Issue (2): Effect of a post-liquidation-decision "higher offer"/settlement proposal received through the suspended director
Interpretation and reasoning: The Appellant, a suspended director, asserted that in March 2025 he received a concrete offer from an investor to settle dues for Rs. 8 crore and filed an application on 15 May 2025 requesting that such higher offer be considered in the interest of value maximisation. The Court notes that: (i) this offer surfaced only after the CoC had, in February 2025, decided that liquidation should proceed following the expiry of the CIRP period; (ii) no resolution plan had been submitted by the Appellant during the CIRP; and (iii) the Appellant is not a "Resolution Applicant" whose plan was under consideration in the concluded CIRP. The Court rejects the contention that pendency of the Appellant's application compelled the Adjudicating Authority to halt or postpone liquidation proceedings, emphasizing that the statutory trigger for liquidation had already occurred and the process could not be re-opened on the basis of a belated, third-party-backed offer made after the CIRP period ended and after the CoC had resolved to liquidate.
Conclusions: The Court holds that a post-CIRP, post-liquidation-decision offer, routed through the suspended director and not forming part of any resolution plan during the CIRP, does not invalidate or inhibit the liquidation order. No interference with the liquidation order is warranted on that ground.
Issue (3): Applicability of precedents on higher offers and Section 12A withdrawal
Legal framework (as discussed): The Court examines: (a) a prior decision where higher offers of resolution applicants were directed to be considered while halting liquidation, and (b) a decision recognizing that even during liquidation, a proposal under Section 12A IBC may be considered, subject to Section 29A and 90% CoC approval. The Court also notes Regulation 2B of the Insolvency and Bankruptcy Board of India (Liquidation Process) Regulations, 2016, enabling submission of schemes during liquidation.
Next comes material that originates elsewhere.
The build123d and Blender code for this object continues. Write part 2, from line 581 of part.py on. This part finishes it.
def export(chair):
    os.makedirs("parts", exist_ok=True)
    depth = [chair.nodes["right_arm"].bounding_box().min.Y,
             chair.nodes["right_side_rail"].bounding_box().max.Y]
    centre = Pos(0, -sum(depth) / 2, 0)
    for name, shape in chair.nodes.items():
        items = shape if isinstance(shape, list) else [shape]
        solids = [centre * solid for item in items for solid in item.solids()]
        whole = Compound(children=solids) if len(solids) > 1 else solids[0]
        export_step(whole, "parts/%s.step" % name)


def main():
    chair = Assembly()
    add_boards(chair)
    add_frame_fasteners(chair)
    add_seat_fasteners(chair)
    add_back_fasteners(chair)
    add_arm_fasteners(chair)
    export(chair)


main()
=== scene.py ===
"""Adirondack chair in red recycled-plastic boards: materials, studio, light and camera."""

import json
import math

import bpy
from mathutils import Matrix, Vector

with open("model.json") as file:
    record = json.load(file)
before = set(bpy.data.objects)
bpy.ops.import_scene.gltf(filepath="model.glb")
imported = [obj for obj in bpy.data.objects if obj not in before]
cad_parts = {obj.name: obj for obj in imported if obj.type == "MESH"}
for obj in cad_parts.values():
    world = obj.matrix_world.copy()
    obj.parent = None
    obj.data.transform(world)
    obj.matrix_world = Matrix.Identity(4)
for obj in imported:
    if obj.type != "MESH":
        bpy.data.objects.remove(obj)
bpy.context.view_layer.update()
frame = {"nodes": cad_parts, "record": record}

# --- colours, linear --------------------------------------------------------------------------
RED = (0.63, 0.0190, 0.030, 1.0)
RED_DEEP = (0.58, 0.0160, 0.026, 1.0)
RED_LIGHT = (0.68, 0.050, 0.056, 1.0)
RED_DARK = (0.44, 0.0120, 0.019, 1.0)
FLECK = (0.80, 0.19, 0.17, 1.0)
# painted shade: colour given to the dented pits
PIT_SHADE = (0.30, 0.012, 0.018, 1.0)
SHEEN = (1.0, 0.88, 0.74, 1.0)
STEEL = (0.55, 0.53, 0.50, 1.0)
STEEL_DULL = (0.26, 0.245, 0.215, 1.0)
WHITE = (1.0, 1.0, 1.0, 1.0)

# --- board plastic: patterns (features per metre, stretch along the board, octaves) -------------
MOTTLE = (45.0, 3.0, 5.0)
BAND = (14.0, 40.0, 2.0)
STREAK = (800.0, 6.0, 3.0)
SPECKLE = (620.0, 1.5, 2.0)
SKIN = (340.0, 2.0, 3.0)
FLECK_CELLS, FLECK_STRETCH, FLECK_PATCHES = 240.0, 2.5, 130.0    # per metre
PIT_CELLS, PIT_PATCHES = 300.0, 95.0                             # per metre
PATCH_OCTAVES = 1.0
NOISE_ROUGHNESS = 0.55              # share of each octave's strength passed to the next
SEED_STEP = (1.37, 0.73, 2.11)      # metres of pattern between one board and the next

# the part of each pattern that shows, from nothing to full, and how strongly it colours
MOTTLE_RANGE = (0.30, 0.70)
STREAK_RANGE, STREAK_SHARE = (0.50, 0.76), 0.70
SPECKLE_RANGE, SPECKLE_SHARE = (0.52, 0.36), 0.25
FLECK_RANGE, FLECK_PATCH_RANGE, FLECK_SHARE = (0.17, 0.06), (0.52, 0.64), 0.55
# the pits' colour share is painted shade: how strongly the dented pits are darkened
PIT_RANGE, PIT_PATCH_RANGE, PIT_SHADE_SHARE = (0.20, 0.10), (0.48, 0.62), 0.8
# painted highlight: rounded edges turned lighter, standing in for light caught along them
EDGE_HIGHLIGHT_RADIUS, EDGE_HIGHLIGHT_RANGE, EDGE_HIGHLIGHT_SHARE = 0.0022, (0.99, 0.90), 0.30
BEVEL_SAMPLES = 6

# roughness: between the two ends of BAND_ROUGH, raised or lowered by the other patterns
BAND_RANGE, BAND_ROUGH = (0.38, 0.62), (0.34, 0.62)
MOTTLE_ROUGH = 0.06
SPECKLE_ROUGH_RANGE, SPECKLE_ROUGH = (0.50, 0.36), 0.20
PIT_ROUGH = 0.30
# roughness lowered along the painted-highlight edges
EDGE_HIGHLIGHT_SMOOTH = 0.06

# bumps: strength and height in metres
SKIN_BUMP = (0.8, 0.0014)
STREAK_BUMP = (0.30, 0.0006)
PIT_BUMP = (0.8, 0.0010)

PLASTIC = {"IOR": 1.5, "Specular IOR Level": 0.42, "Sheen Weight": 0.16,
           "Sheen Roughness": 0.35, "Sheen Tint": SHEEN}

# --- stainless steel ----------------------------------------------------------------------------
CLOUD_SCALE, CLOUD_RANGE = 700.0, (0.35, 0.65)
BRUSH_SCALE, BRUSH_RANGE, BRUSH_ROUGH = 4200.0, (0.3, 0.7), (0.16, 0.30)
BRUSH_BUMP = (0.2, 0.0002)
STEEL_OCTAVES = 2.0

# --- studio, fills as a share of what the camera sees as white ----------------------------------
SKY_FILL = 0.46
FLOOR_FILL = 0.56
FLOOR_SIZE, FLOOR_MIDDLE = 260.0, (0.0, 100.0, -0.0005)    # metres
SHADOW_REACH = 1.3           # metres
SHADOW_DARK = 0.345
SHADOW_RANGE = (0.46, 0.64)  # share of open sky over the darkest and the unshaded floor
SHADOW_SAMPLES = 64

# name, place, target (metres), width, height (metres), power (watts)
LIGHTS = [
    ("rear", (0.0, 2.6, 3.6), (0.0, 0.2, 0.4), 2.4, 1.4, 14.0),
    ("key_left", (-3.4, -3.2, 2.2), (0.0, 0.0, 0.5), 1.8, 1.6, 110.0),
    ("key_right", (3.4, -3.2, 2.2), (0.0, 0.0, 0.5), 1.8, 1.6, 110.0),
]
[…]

Interpretation and reasoning:
(a) Precedent on higher offers during CIRP: The Appellant relied on a decision where the Tribunal directed consideration of higher offers of two Resolution Applicants and stopped liquidation. The Court distinguishes that precedent on two principal grounds: (i) there was no indication that the maximum period of 330 days of CIRP had elapsed in that case; and (ii) the higher offers there came from existing Resolution Applicants whose plans were accepted to be considered by the CoC. In contrast, here the 330-day period has expired, the CoC decided on liquidation, and the Appellant is not a Resolution Applicant but a suspended director putting forward an investor's offer after the liquidation decision. On these facts, the rationale of that precedent is held inapplicable.
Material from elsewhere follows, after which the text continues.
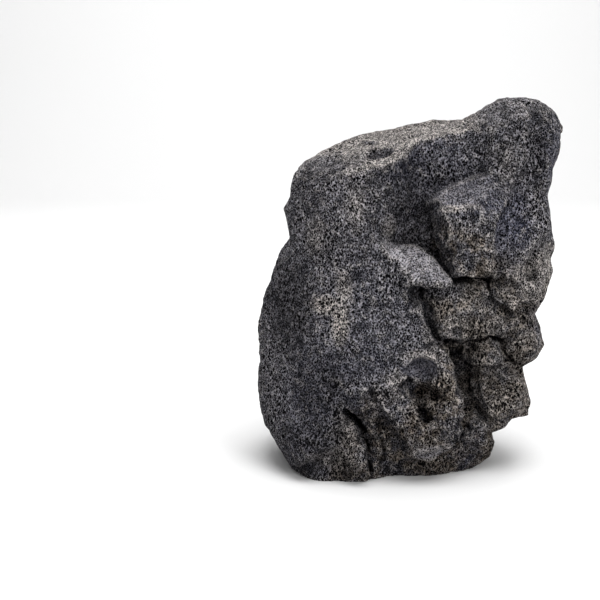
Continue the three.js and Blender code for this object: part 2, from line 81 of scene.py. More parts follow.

(b) Precedent on Section 12A during or after liquidation: The Appellant relied on a decision where, after 180 days of CIRP and a liquidation decision, the Tribunal nevertheless clarified that under Section 12A, even during liquidation any person not barred under Section 29A could satisfy the CoC's demand and seek withdrawal of the Section 7 application, subject to 90% CoC voting. The Court notes that in the cited case a resolution plan had been filed on the 178th day and the liquidation followed immediately thereafter, prompting the Tribunal's clarification regarding potential Section 12A relief. The Court holds that the present case is distinct because: (i) the Appellant has not made any Section 12A proposal; (ii) no formal 12A settlement or withdrawal application is before the Adjudicating Authority; and (iii) the proposal is merely an offer said to be received from an investor after expiry of 330 days and after a CoC decision favouring liquidation. Hence, the conditions under which the earlier Tribunal permitted consideration of a 12A proposal are not met here.
At the same time, the Court reiterates that, consistent with the IBC framework, during liquidation any interested person may still submit a scheme under Regulation 2B of the Liquidation Process Regulations, 2016, which can then be considered in accordance with law.
Conclusions: The Court holds that the precedents relied upon do not compel reconsideration of liquidation in the present factual setting. The earlier decision on higher offers involved ongoing CIRP and CoC willingness to consider competing plans from Resolution Applicants, unlike here. The decision on Section 12A does not assist the Appellant since no 12A proposal has been made and the offer arose only after expiry of 330 days and decision for liquidation. The appeal is dismissed, with the clarification that interested persons may pursue a scheme under Regulation 2B during liquidation if so advised.